А может быть, они, как их старшие сослуживцы прошлым летом в Газе, будут вытаскивать из домов своих сограждан и плакать перед телекамерами так же взахлеб, как и вытаскиваемые, и никто ни в кого не станет стрелять, потому что все люди – братья, и выселяющие, и выселяемые?
Сержантки надсаживают свои некомандирские голоса, давая последние инструкции. В отдалении толпятся взволнованные, как на школьном выпускном, родители. Штабная барышня щелкает фотоаппаратом, высокий чин у трибунки с микрофоном без конца командует то «смирно», то «вольно» («ррравняйсь!» здесь, кажется, вовсе не командуют, израильская армия не видит смысла, и правильно делает, тратить время на рьяную строевую подготовку). Под звуки бравурного марша знаменосец и два – адъютанта, что ли? – пришаркивая башмаками, топают по внутреннему квадрату каре. Солдаты берут на караул.

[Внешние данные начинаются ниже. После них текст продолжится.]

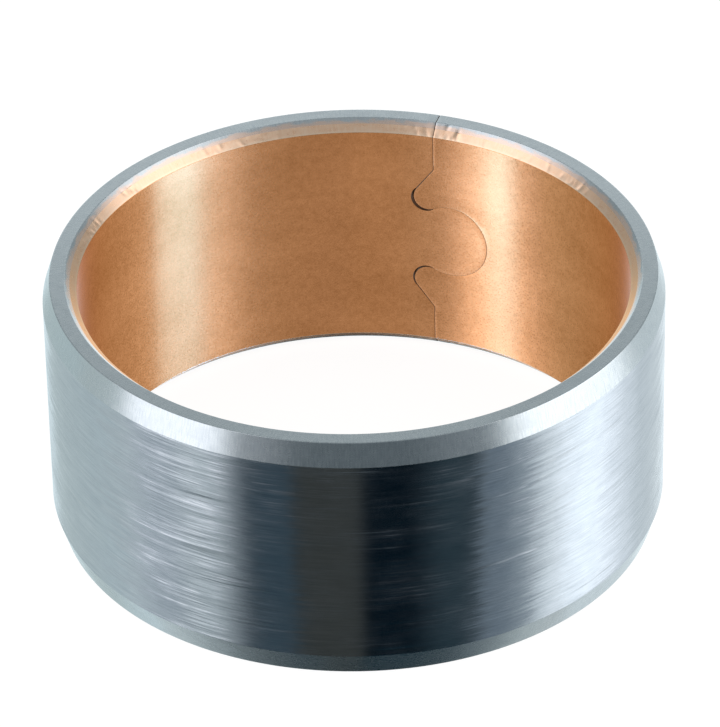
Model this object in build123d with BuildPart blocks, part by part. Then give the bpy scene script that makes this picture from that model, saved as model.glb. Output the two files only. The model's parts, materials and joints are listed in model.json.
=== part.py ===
"""Steel-backed bronze sleeve bushing, rolled from clad strip and locked by a clinch joint.

A strip of steel with a bronze bearing layer bonded to one side is blanked flat, rolled into a
ring with the bronze inwards, and machined to size.  Its two ends meet in one seam.  A round-headed
tab on one end snaps into a socket on the other, and two lobes beside the socket fill the notches
at the tab's neck, so that the ring cannot spring open before it is pressed into its housing.

Frame: millimetres, +Z along the bore axis, origin on that axis in the lower end face.
The seam lies on the +Y side, and the tab points towards +X.
"""

import os
from math import acos, atan2, cos, hypot, pi, radians, sin, sqrt, tan

from build123d import *

# Ring
outside_diameter = 45.0
bore_diameter = 40.0
width = 19.75
lining_thickness = 0.5
lead_in_length = 1.75  # chamfer on the outside diameter, measured along the axis
lead_in_angle = 17.5  # degrees from the axis
bore_chamfer = 0.85  # at 45 degrees

# Clinch joint, drawn on the plane that touches the ring at the seam
head_radius = 3.0
head_reach = 1.32  # from the seam line to the head's centre
lobe_radius = 1.1
lobe_setback = 0.46  # from the seam line to a lobe's centre, away from the head
corner_height = 6.15  # from mid-width to the corner where the straight seam turns off
seam_gap = 0.06
notch_gap = 0.22  # the most by which a notch is deeper than the lobe in it

# Sizes that follow
outside_radius = outside_diameter / 2
bore_radius = bore_diameter / 2
bond_radius = bore_radius + lining_thickness
face_outer_radius = outside_radius - lead_in_length * tan(radians(lead_in_angle))
face_inner_radius = bore_radius + bore_chamfer
overshoot = 1.0  # how far a cutter runs past what it cuts


def on_circle(centre, radius, angle):
    """The point at an angle, in radians, on a circle."""
    return (centre[0] + radius * cos(angle), centre[1] + radius * sin(angle))


def bearing(start, end):
    """The direction, in radians, from one point to another."""
    return atan2(end[1] - start[1], end[0] - start[0])


# Points on the joint's plane: X towards the tab's head, Y up from mid-width.
# The lobe's edge runs tangent into the head's, so the two radii set the lobe's height.
head = (head_reach, 0)
lobe = (-lobe_setback, sqrt((head_radius + lobe_radius) ** 2 - (head_reach + lobe_setback) ** 2))
corner = (0, corner_height)

# The lobe's edge starts where a line from the corner touches it and ends where it meets the head.
corner_distance = hypot(corner[0] - lobe[0], corner[1] - lobe[1])
flank_angle = bearing(lobe, corner) + acos(lobe_radius / corner_distance)
neck_angle = bearing(lobe, head) + 2 * pi
middle_angle = (flank_angle + neck_angle) / 2
flank = on_circle(lobe, lobe_radius, flank_angle)
lobe_middle = on_circle(lobe, lobe_radius, middle_angle)
neck = on_circle(lobe, lobe_radius, neck_angle)
notch_bottom = on_circle(lobe, lobe_radius + notch_gap, middle_angle)

# The gap between the strip's two ends, which the whole wall is cut through
with BuildSketch() as joint:
    with BuildLine() as seam_line:
        Line((0, width / 2 + overshoot), corner)
        Line(corner, flank)
        ThreePointArc(flank, lobe_middle, neck)
        ThreePointArc(neck, on_circle(head, head_radius, pi / 4), on_circle(head, head_radius, 0))
        mirror(about=Plane.XZ)
    trace(line_width=seam_gap)
    with BuildLine() as notch:
        ThreePointArc(flank, lobe_middle, neck)
        ThreePointArc(neck, notch_bottom, flank)
    make_face()
    mirror(make_face(notch.line, mode=Mode.PRIVATE), about=Plane.XZ)

with BuildSketch(Plane.XZ) as wall_section:
    with BuildLine() as outline:
        Polyline(
            (face_inner_radius, 0),
            (face_outer_radius, 0),
            (outside_radius, lead_in_length),
            (outside_radius, width - lead_in_length),
            (face_outer_radius, width),
            (face_inner_radius, width),
            (bore_radius, width - bore_chamfer),
            (bore_radius, bore_chamfer),
            close=True,
        )
    make_face()

joint_plane = Plane(
    origin=(0, bore_radius - overshoot, width / 2), x_dir=(1, 0, 0), z_dir=(0, -1, 0)
)
with BuildPart() as seam_cutter:
    with BuildSketch(joint_plane):
        add(joint.sketch)
    extrude(amount=-(outside_radius - bore_radius + 2 * overshoot))


def strip_layer(label, inner_radius, outer_radius):
    """One layer of the rolled strip: the wall between two radii, cut by the seam."""
    with BuildPart() as layer:
        with BuildSketch(Plane.XZ):
            with Locations((inner_radius, 0)):
                Rectangle(outer_radius - inner_radius, width, align=(Align.MIN, Align.MIN))
            add(wall_section.sketch_local, mode=Mode.INTERSECT)
        revolve(axis=Axis.Z)
        add(seam_cutter.part, mode=Mode.SUBTRACT)
    layer.part.label = label
    return layer


steel_backing = strip_layer("steel_backing", bond_radius, outside_radius)
bronze_lining = strip_layer("bronze_lining", bore_radius, bond_radius)

os.makedirs("parts", exist_ok=True)
for layer in (steel_backing, bronze_lining):
    export_step(layer.part, f"parts/{layer.part.label}.step")
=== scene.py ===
"""The sleeve bushing's looks: two detailed rings of ground steel and bronze, in a plain studio.

The CAD nodes are plain solids with sharp edges.  Each is replaced here by a mesh of the same
size with softened edges, a joint whose gap varies as the real one does, and small tool marks.
Lengths in this file are millimetres until a mesh is made, which is in metres.
Angles round the ring start at the seam, which faces +Y, and run clockwise seen from above.
"""

import json
import math

import bmesh
import bpy
import numpy as np
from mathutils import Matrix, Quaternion, Vector
from mathutils.geometry import delaunay_2d_cdt


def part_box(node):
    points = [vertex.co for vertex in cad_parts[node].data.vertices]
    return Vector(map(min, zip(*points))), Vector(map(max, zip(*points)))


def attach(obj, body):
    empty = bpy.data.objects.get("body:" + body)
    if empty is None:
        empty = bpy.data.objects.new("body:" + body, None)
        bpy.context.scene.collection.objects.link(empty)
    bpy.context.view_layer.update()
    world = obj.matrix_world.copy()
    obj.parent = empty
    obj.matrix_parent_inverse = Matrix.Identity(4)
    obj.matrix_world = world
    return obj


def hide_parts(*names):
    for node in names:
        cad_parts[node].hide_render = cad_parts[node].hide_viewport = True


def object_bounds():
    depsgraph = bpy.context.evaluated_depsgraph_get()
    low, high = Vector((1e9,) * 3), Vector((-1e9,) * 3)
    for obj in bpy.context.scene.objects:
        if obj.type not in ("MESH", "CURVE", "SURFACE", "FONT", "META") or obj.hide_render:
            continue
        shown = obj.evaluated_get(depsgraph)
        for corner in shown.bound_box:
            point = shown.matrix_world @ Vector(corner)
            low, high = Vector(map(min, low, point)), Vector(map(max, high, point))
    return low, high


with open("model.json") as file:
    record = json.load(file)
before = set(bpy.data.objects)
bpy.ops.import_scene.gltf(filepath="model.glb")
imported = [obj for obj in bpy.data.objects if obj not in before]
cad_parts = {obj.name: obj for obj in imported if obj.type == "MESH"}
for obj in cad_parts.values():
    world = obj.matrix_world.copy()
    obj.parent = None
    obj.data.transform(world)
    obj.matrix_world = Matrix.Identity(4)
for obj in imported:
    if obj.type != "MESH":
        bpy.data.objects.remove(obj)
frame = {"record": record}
cad_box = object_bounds()

MM = 0.001

# Ring sizes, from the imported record
MOUNTS = {mount["name"]: mount["dims"] for mount in frame["record"]["mounts"]}
OUTSIDE_RADIUS = MOUNTS["outside_diameter"]["r_mm"]
BORE_RADIUS = MOUNTS["bore"]["r_mm"]
WIDTH = (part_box("steel_backing")[1].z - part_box("steel_backing")[0].z) / MM
LEAD_IN_LENGTH = (WIDTH - MOUNTS["outside_diameter"]["length_mm"]) / 2
BORE_CHAMFER = (WIDTH - MOUNTS["bore"]["length_mm"]) / 2
LEAD_IN_ANGLE = math.radians(17.5)
LINING_THICKNESS = 0.5
BOND_RADIUS = BORE_RADIUS + LINING_THICKNESS
FACE_OUTER_RADIUS = OUTSIDE_RADIUS - LEAD_IN_LENGTH * math.tan(LEAD_IN_ANGLE)
FACE_INNER_RADIUS = BORE_RADIUS + BORE_CHAMFER
BOND_HEIGHT = FACE_INNER_RADIUS - BOND_RADIUS
MIDDLE = WIDTH / 2

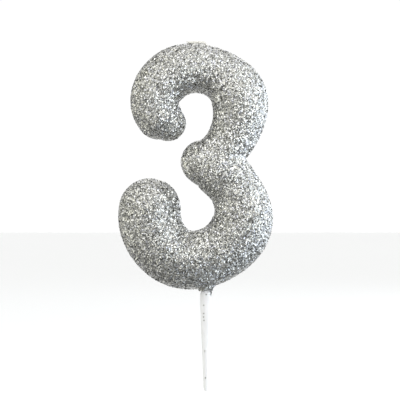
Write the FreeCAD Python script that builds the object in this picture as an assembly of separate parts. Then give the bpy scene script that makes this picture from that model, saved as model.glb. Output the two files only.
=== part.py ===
import FreeCAD, Part
import math
import os

# Number birthday candle: a moulded wax numeral three under a skin of glitter, with a cotton wick in its
# crest and a white plastic pick in its underside.
#
# Frame: millimetres, +Z up, +X to the reader's right, the numeral's face towards -Y. The origin lies on
# the pick's axis, at the top of the straight shank, just below the collar.

V = FreeCAD.Vector

# ---- Driving dimensions: millimetres and degrees ----

# The numeral is two strokes, the upper and the lower bowl, which meet at the waist. A stroke is drawn by
# stations along its centreline, each (x, z, half width), joined by one smooth curve.
UPPER_STATIONS = [
    (-13.4, 50.4, 6.7),
    (-14.4, 56.2, 7.1),
    (-8.5, 63.0, 7.4),
    (4.2, 62.0, 7.2),
    (8.9, 57.3, 8.1),
    (9.2, 48.6, 7.5),
    (0.0, 37.1, 6.8),
]
LOWER_STATIONS = [
    (-0.8, 37.3, 6.4),
    (2.8, 35.6, 7.6),
    (7.8, 30.5, 7.5),
    (10.5, 20.1, 8.7),
    (6.5, 13.5, 8.5),
    (-8.3, 10.1, 8.6),
    (-16.0, 20.6, 9.0),
    (-16.0, 23.8, 8.9),
]
# The free end of each bowl is blunter than a plain round end. A ball, (x, z, radius), fills its corner.
UPPER_TERMINAL = (-10.8, 48.4, 5.2)
LOWER_TERMINAL = (-14.3, 25.6, 6.6)
DEPTH_TO_WIDTH = 0.9          # a stroke is slightly flatter from front to back than it is wide
COAT_THICKNESS = 0.4          # lacquer and flakes together

SECTION_SPACING = 1.6         # between the sections of a stroke's loft
END_ANGLE_STEP = 10.0         # between the sections of a stroke's rounded end
END_LAST_ANGLE = 87.0         # the last of them, a flat under half a millimetre across
QUARTERS = 4                  # a section is drawn as so many arcs of its ellipse

# The pick: a straight shank, a long taper to a blunt bevelled tip, and above the shank a slightly thinner
# neck, which runs on into the wax and ends in a barbed anchor.
SHANK_RADIUS = 1.6
SHANK_LENGTH = 3.0            # down to where the taper starts
PICK_LENGTH = 28.1            # down to the tip
TIP_RADIUS = 0.65
TIP_FLAT_RADIUS = 0.4
TIP_BEVEL_HEIGHT = 0.9
NECK_RADIUS = 1.4
NECK_TOP = 3.2                # inside the wax
ANCHOR_RADIUS = 1.1
ANCHOR_TOP = 13.6
ANCHOR_CHAMFER = 0.5
BARB_BASES = (5.6, 9.2)       # undersides of the two barbs
BARB_RADIUS = 1.5
BARB_HEIGHT = 1.8

# The collar round the pick's entry.
COLLAR_LIP_RADIUS = 1.9       # at its underside
COLLAR_LIP_HEIGHT = 0.6
COLLAR_FLARE_RADIUS = 3.1     # where it runs out on the numeral's underside
COLLAR_FLARE_HEIGHT = 2.3
COLLAR_SAG = 0.35             # how far the flare curves in from a straight cone

# The wick: straight up through the crest, then bent over to the left.
WICK_RADIUS = 0.4
WICK_X = 0.0
WICK_FOOT = 60.1              # lower end, inside the wax
WICK_TOP = 71.5               # centreline of the bent part
WICK_BEND_RADIUS = 0.9
WICK_TIP_X = -4.9
WICK_CLEARANCE = 0.12         # round the wick where it comes out through the coat

PARTS_FOLDER = "parts"


def section(centre, heading, half_width, half_depth):
    """An elliptical section square to the centreline, which runs along heading."""
    across = V(-heading.z, 0, heading.x)
    ellipse = Part.Ellipse(centre + across * half_width, centre + V(0, half_depth, 0), centre)
    quarter = 2.0 * math.pi / QUARTERS
    arcs = [Part.ArcOfEllipse(ellipse, i * quarter, (i + 1) * quarter).toShape() for i in range(QUARTERS)]
    return Part.Wire(arcs)


def rounded_end(centre, outward, heading, half_width, half_depth):
    """Shrinking sections of a stroke's rounded end, from near the full section out to a small flat."""
    profiles = []
    angle = END_ANGLE_STEP
    while angle < END_LAST_ANGLE + END_ANGLE_STEP:
        turned_by = math.radians(min(angle, END_LAST_ANGLE))
        place = centre + outward * (half_width * math.sin(turned_by))
        shrink = math.cos(turned_by)
        profiles.append(section(place, heading, half_width * shrink, half_depth * shrink))
        angle += END_ANGLE_STEP
    return profiles


def stroke(stations, inset):
    """One stroke of the numeral as a solid, drawn in by inset all round."""
    # The curve runs through the stations in the XZ plane and carries the half width as its Y.
    curve = Part.BSplineCurve()
    curve.interpolate([V(x, half_width, z) for x, z, half_width in stations])
    count = round(curve.length() / SECTION_SPACING) + 1
    profiles = []
    for index, point in enumerate(curve.discretize(Number=count)):
        heading = curve.tangent(curve.parameter(point))[0]
        heading = V(heading.x, 0, heading.z).normalize()
        centre = V(point.x, 0, point.z)
        half_width = point.y - inset
        half_depth = point.y * DEPTH_TO_WIDTH - inset
        if index == 0:
            profiles = rounded_end(centre, heading * -1, heading, half_width, half_depth)[::-1]
        profiles.append(section(centre, heading, half_width, half_depth))
        if index == count - 1:
            profiles += rounded_end(centre, heading, heading, half_width, half_depth)
    return Part.makeLoft(profiles, True, False)


def terminal(ball, inset):
    """The ball in the free end of a bowl, flattened front to back like the strokes."""
    x, z, radius = ball
    squeeze = FreeCAD.Matrix()
    squeeze.scale(radius - inset, radius * DEPTH_TO_WIDTH - inset, radius - inset)
    squeeze.move(V(x, 0, z))
    return Part.makeSphere(1.0, V(0, 0, 0), V(0, 1, 0)).transformGeometry(squeeze)


def numeral(inset):
    """Both strokes joined at the waist, with their terminals."""
    upper = stroke(UPPER_STATIONS, inset).fuse(terminal(UPPER_TERMINAL, inset))
    lower = stroke(LOWER_STATIONS, inset).fuse(terminal(LOWER_TERMINAL, inset))
    return upper.fuse(lower)


def turned(profile):
    """A solid of revolution about the pick's axis from (radius, height) corners."""
    corners = [V(radius, 0, height) for radius, height in profile]
    outline = Part.makePolygon(corners + corners[:1])
    return Part.Face(outline).revolve(V(0, 0, 0), V(0, 0, 1), 360)


def make_pick():
    """Shank, tapered spike, blunt bevelled tip and barbed anchor, moulded in one piece."""
    profile = [
        (0, -PICK_LENGTH),
        (TIP_FLAT_RADIUS, -PICK_LENGTH),
        (TIP_RADIUS, -PICK_LENGTH + TIP_BEVEL_HEIGHT),
        (SHANK_RADIUS, -SHANK_LENGTH),
        (SHANK_RADIUS, 0),
        (NECK_RADIUS, 0),
        (NECK_RADIUS, NECK_TOP),
        (ANCHOR_RADIUS, NECK_TOP),
    ]
    for base in BARB_BASES:
        profile += [(ANCHOR_RADIUS, base), (BARB_RADIUS, base), (ANCHOR_RADIUS, base + BARB_HEIGHT)]
    profile += [
        (ANCHOR_RADIUS, ANCHOR_TOP - ANCHOR_CHAMFER),
        (ANCHOR_RADIUS - ANCHOR_CHAMFER, ANCHOR_TOP),
        (0, ANCHOR_TOP),
    ]
    return turned(profile)


def make_wick(radius):
    """The wick as a round cord: up through the crest, then bent over flat to the left."""
    foot = V(WICK_X, 0, WICK_FOOT)
    bend_start = V(WICK_X, 0, WICK_TOP - WICK_BEND_RADIUS)
    bend_end = V(WICK_X - WICK_BEND_RADIUS, 0, WICK_TOP)
    half_bend = math.radians(45.0)
    bend_middle = V(
        WICK_X - WICK_BEND_RADIUS * (1 - math.cos(half_bend)),
        0,
        WICK_TOP - WICK_BEND_RADIUS * (1 - math.sin(half_bend)),
    )
    tip = V(WICK_TIP_X, 0, WICK_TOP)
    path = Part.Wire([
        Part.LineSegment(foot, bend_start).toShape(),
        Part.Arc(bend_start, bend_middle, bend_end).toShape(),
        Part.LineSegment(bend_end, tip).toShape(),
    ])
    circle = Part.Wire(Part.makeCircle(radius, foot, V(0, 0, 1)))
    return path.makePipeShell([circle], True, False)


def make_collar(numeral_outside, pick):
    """The meniscus of wax and lacquer between the pick and the numeral's underside."""
    lip = V(COLLAR_LIP_RADIUS, 0, COLLAR_LIP_HEIGHT)
    flare = V(COLLAR_FLARE_RADIUS, 0, COLLAR_FLARE_HEIGHT)
    middle = (lip + flare) * 0.5 + V(-COLLAR_SAG, 0, COLLAR_SAG)
    top = V(0, 0, COLLAR_FLARE_HEIGHT)
    axis_foot = V(0, 0, COLLAR_LIP_HEIGHT)
    outline = Part.Wire([
        Part.LineSegment(axis_foot, lip).toShape(),
        Part.Arc(lip, middle, flare).toShape(),
        Part.LineSegment(flare, top).toShape(),
        Part.LineSegment(top, axis_foot).toShape(),
    ])
    collar = Part.Face(outline).revolve(V(0, 0, 0), V(0, 0, 1), 360)
    return collar.cut(numeral_outside).cut(pick)


def build():
    """Every piece of the candle, by node name."""
    outside = numeral(0.0)
    core = numeral(COAT_THICKNESS)
    pick = make_pick()
    wick = make_wick(WICK_RADIUS)
    wick_hole = make_wick(WICK_RADIUS + WICK_CLEARANCE)
    return {
        "wax_body": core.cut(pick).cut(wick),
        "glitter_coat": outside.cut(core).cut(pick).cut(wick_hole),
        "wick": wick,
        "pick": pick,
        "pick_seal": make_collar(outside, pick),
    }


def main():
    os.makedirs(PARTS_FOLDER, exist_ok=True)
    for node, shape in build().items():
        solids = shape.Solids
        solid = solids[0] if len(solids) == 1 else shape
        box = solid.BoundBox
        print(f"{node}: {len(solids)} solid, valid {solid.isValid()}, {solid.Volume:.1f} mm3")
        print(f"  x {box.XMin:.1f}..{box.XMax:.1f}, z {box.ZMin:.1f}..{box.ZMax:.1f}")
        solid.exportStep(f"{PARTS_FOLDER}/{node}.step")


main()
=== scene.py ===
# %% [markdown]
# # A glittered number candle, piece by piece
#
# A numeral candle is a wax casting with a wick in its crest and a plastic pick in its underside. It is
# dipped in clear lacquer and rolled in metal flakes, so what we see is never the wax: it is thousands of
# small mirrors at slightly different angles. The notebook follows the same order as the workshop: the
# studio, the finishes, the coated numeral, the flakes, the collar, the wick and the pick.

# %% Load the candle's frame
import math
import random

import bmesh
import bpy
from mathutils import Matrix, Vector, noise


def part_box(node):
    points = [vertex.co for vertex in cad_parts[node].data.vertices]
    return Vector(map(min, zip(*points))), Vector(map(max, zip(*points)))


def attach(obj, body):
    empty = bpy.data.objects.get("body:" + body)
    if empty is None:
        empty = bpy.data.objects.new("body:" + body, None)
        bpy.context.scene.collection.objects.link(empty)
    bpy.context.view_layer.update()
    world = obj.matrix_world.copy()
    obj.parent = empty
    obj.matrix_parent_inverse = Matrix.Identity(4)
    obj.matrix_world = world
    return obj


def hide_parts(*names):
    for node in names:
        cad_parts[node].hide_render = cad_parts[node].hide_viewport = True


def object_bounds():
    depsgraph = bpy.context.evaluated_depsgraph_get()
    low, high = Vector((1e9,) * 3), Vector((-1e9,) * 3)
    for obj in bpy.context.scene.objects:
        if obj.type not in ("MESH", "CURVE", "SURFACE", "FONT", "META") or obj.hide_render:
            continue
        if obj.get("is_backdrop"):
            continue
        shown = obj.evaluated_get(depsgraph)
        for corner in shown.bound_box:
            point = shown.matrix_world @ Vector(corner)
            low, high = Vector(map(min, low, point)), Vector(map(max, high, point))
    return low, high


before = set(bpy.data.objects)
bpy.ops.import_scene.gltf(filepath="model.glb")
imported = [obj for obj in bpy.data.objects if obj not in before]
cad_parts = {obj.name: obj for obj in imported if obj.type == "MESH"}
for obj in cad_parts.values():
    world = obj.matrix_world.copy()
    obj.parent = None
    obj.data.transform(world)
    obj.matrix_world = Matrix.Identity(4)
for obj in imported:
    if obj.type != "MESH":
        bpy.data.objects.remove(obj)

cad_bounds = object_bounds()
MM = 0.001
corners_mm = [[round(v / MM, 1) for v in corner] for corner in cad_bounds]
print("candle from", corners_mm[0], "to", corners_mm[1], "mm")

# %% [markdown]
# ## Small helpers
#
# Every new piece starts in a bmesh and ends as an object that sits at the origin, unturned and unscaled,
# with its place in its mesh. Shader graphs are long to write out node by node, so two helpers add a node
# with its settings and join two sockets.

# %% Helpers for pieces
def make_piece(name, bm, materials, smooth=True):
    """Writes a bmesh to a new object at the origin."""
    mesh = bpy.data.meshes.new(name)
    bm.to_mesh(mesh)
    bm.free()
    mesh.polygons.foreach_set("use_smooth", [smooth] * len(mesh.polygons))
    for material in materials:
        mesh.materials.append(material)
    piece = bpy.data.objects.new(name, mesh)
    bpy.context.scene.collection.objects.link(piece)
    print(name, "has", len(mesh.vertices), "vertices and", len(mesh.polygons), "faces")
    return piece


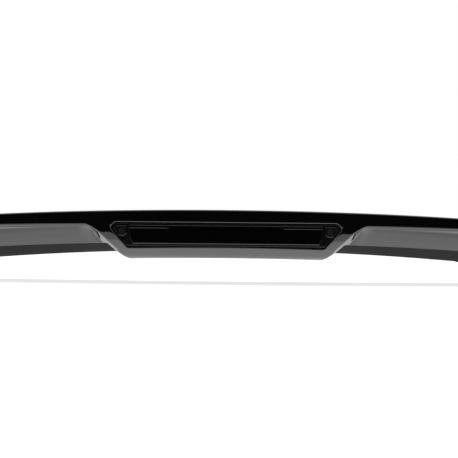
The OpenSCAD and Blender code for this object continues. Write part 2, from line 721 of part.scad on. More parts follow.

Несколько минут спустя, после пары фраз высокого чина, из динамиков раздается «hа-Тиква». Тягучая и торжественная песня на древнем языке древнего народа летит над самым сердцем его Города, над площадью и Котелем. Девочка в заднем ряду второй девичьей роты сухими горящими глазами смотрит, как ползет вверх по мачте сине-белый флаг с Давидовым щитом, и беззвучно повторяет слова гимна.
Голубь, с треском разрывая воздух, срывается со Стены Cоломонова Храма и делает круг над каре в стремительно темнеющем небе над Иерусалимом.